When the Report advocates raising the blocking minority from the current 35-odd percent of the population to 40-odd percent (recovering that percentage that Giscard defended in the first instance in the Convention until Spain forced him to lower it to the current 35-odd percent), the reasoning is of supreme cynicism. Thus the 12 say that the big ones would find it more difficult to block in this way. This is unusual because the blocking minorities are designed to protect the small and medium-sized states from the large ones and if the percentage is increased, it will be even more difficult to reach it, which would make it even more difficult for the small and medium-sized states and the small and medium-sized states will not succeed in almost any case in constituting any blocking minority. In short, the minorities would be even more unprotected. Moreover, the large countries almost always vote with small and medium-sized ones.
Spain should defend the opposite, lowering the blocking minority to 29-odd percent of the population, a figure that existed when Sweden, Austria and Finland joined in 1994 (the blocking minority was 29.88% of the votes).
In short, the report of the 12 announces an essentially institutional content, of mechanisms of power that do not represent the interests of all the Member States, especially those of the small and medium-sized ones, much less those of the citizens. In short, it advocates a Giscard II, institutional, without confronting the problems that affect the citizens, those of globalization. We already know how that story ended in disaster and with a final rinse by another Frenchman, Nicolas Sarkozy, chopping up the failed draft Constitution and patching up a new Treaty, that of Lisbon, in his own image and likeness without taking into account the interests of all in a balanced way.
Finally, although it has not been reflected in the Granada Declaration, there is the issue of the resources to finance this enlargement. Many countries, especially those of the North, and the main net contributors, think, and have said so unequivocally in the corridors, that expenditure on cohesion and agriculture would have to be cut sharply, i.e. that the enlargement desired by the richest countries would be paid for by the poorest and most disadvantaged, which is fabulous.
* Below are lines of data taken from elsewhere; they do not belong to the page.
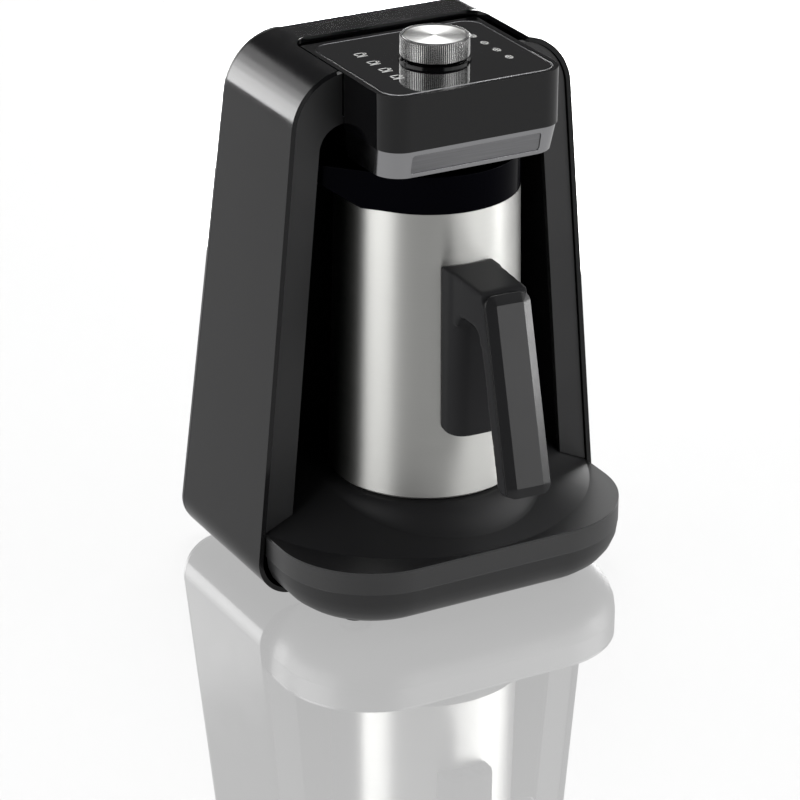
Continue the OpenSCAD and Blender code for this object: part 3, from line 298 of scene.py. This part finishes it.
def distance_from(tree, axis):
    """How far each point of the surface lies from an upright axis."""
    place = add(tree, "ShaderNodeTexCoord")
    centred = add(tree, "ShaderNodeMapping", {"Vector": place.outputs["Object"],
                                              "Location": (-axis.x, -axis.y, 0), "Scale": (1, 1, 0)})
    return add(tree, "ShaderNodeVectorMath", {0: centred.outputs["Vector"]}, operation="LENGTH").outputs["Value"]


def spun_metal(name, dark, light, roughness, groove, axis, anisotropy):
    """Metal turned on a lathe: fine rings about an upright axis, which split the light into rays."""
    material, tree, shader = new_material(name, light, roughness, metallic=1.0, anisotropic=anisotropy)
    grooves = add(tree, "ShaderNodeMath", {0: distance_from(tree, axis), 1: 1 / groove}, operation="MULTIPLY")
    rings = add(tree, "ShaderNodeTexNoise", {"W": grooves.outputs["Value"], "Scale": 1.0, "Detail": 2.0},
                noise_dimensions="1D").outputs["Fac"]
    spread(tree, shader, "Base Color", rings, dark, light)
    spread(tree, shader, "Roughness", rings, roughness - 0.04, roughness + 0.04)
    brush_round_z(tree, shader)
    bump(tree, shader, rings, 0.003 * MM)
    return material


knob_face = spun_metal("spun aluminium face", "CFCFCD", "E8E8E6", 0.33, 0.35 * MM, knob_axis, 0.9)
print("pot axis", [round(v, 4) for v in pot_axis], "knob axis", [round(v, 4) for v in knob_axis])

# %% [markdown]
# ## Knurled aluminium
#
# The knob's side is knurled aluminium. Its grooves are painted darker than its ridges, as painted shade in the
# creases of the knurl. The distance from the axis tells a groove from a ridge, so the same measure that drew the
# rings now picks the painted shade.

# %% Knurled finish
GROOVE_R, RIDGE_R = 15.65 * MM, 16.05 * MM

knob_side, tree, shader = new_material("knurled anodised aluminium", "C9C9C8", 0.26, metallic=1.0)
painted_groove_shade = add(tree, "ShaderNodeMapRange", {"Value": distance_from(tree, knob_axis), "From Min": GROOVE_R,
                                         "From Max": RIDGE_R})
# Painted shade: the colour goes dark in the grooves and light on the ridges, by distance from the knob's axis.
spread(tree, shader, "Base Color", painted_groove_shade.outputs["Result"], "767676", "E2E2E1")
print("knurl shaded over", round((RIDGE_R - GROOVE_R) / MM, 2), "mm")

# %% [markdown]
# ## Plated trim, rubber and lamps
#
# The slanted band under the head is plastic plated with satin chrome. The plate in it is brushed along its
# length. The feet are matt rubber, and the lamps are small milky light guides with printed marks. Each finish
# starts from the typical values of its stuff and gets one pattern, at the size that its making leaves.

# %% Trim, rubber and lamp finishes
trim_chrome, tree, shader = new_material("satin chrome plating", "A8A8AA", 0.15, metallic=1.0)
spread(tree, shader, "Roughness", pattern(tree, 12 * MM), 0.13, 0.18)
bump(tree, shader, pattern(tree, 0.5 * MM, detail=1), 0.004 * MM)

plate_steel, tree, shader = new_material("brushed aluminium plate", "A8A8AA", 0.34, metallic=1.0)
plate_lines = pattern(tree, 0.4 * MM, stretch=(60, 1, 1), detail=3)
spread(tree, shader, "Base Color", plate_lines, "7A7A7C", "969698")
bump(tree, shader, plate_lines, 0.006 * MM)

rubber, tree, shader = new_material("moulded black rubber", "121212", 0.78)
bump(tree, shader, pattern(tree, 0.8 * MM), 0.03 * MM)

milky, tree, shader = new_material("milky acrylic light guide", "D8D8D4", 0.3, ior=1.49)
spread(tree, shader, "Base Color", pattern(tree, 3 * MM), "CFCFCB", "DEDEDA")

ink, tree, shader = new_material("white pad-printed ink", "E4E4E2", 0.5)
spread(tree, shader, "Base Color", pattern(tree, 1 * MM), "D4D4D2", "F0F0EE")

smoked, tree, shader = new_material("smoked polycarbonate lens", "101014", 0.08, ior=1.58)
bump(tree, shader, pattern(tree, 10 * MM, detail=0), 0.01 * MM)

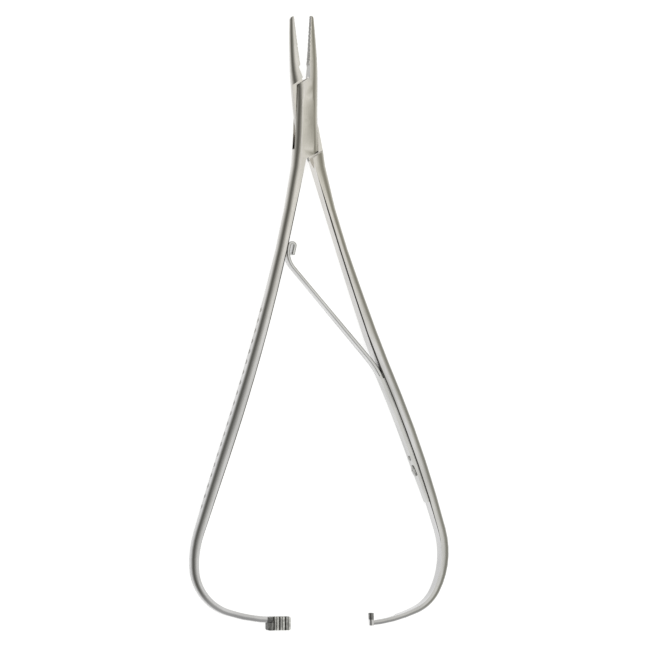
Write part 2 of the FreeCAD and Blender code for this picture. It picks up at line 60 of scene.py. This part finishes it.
# Soft light all round, by the angle from overhead in degrees (left is negative): brightness
# and how much of its blue is missing. Bright overhead and below, dark cards at the sides. The
# rounded levels were set by comparing the steel's tones with those of the photograph.
LIGHT_ROUND = [
    (-180, 0.65, 0.00), (-150, 0.50, 0.00), (-120, 0.25, 0.05), (-95, 0.10, 0.10),
    (-70, 0.10, 0.10), (-45, 0.20, 0.05), (-20, 0.50, 0.05), (0, 0.65, 0.00),
    (20, 0.60, 0.05), (50, 0.25, 0.15), (75, 0.20, 0.15), (110, 0.40, 0.10),
    (145, 0.60, 0.00), (180, 0.65, 0.00),
]
GREEN_LOSS = 0.1  # how much green is missing for each part of missing blue
LIGHT_STRENGTH = 1.62
LIGHT_END_GREY = 0.32  # toward the instrument's two ends
LIGHT_END_SPAN = (0.5, 0.95)  # from side light to end light, by the direction's y

# Floor
FLOOR_SIZE = 8.0
FLOOR_GREY = 0.55
FLOOR_ROUGHNESS = 0.9
FLOOR_GLOW = 0.81

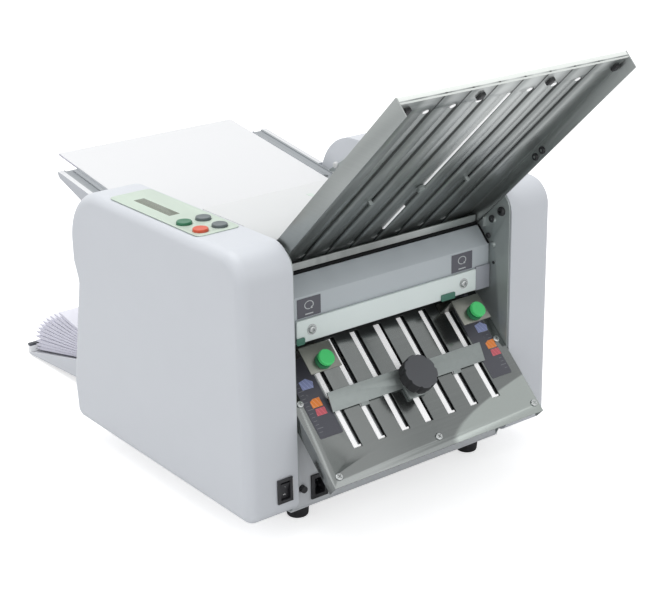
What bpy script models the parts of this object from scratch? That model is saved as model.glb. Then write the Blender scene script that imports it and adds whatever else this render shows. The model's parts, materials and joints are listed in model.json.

That is why we must carefully analyze the actual launching of the possible enlargement negotiations, so as not to sacrifice the current policies, which are based on the Treaties, demanding an increase in the financing available to cope with enlargement, without accepting any target date that would take away our margin, and be very demanding in defending our national interests with any kind of reforms that they want to submit to us as brilliant panaceas to theoretically solve problems, which by the way we do not have now because many member countries do not give any current priority either to enlargement or to the process of reforming the Treaties. Perhaps, even for France and Germany, they are less important problems than they would have us believe and even uncomfortable if one day we want to find peace with Russia and pacify Ukraine, or the USA decides unilaterally to end the war.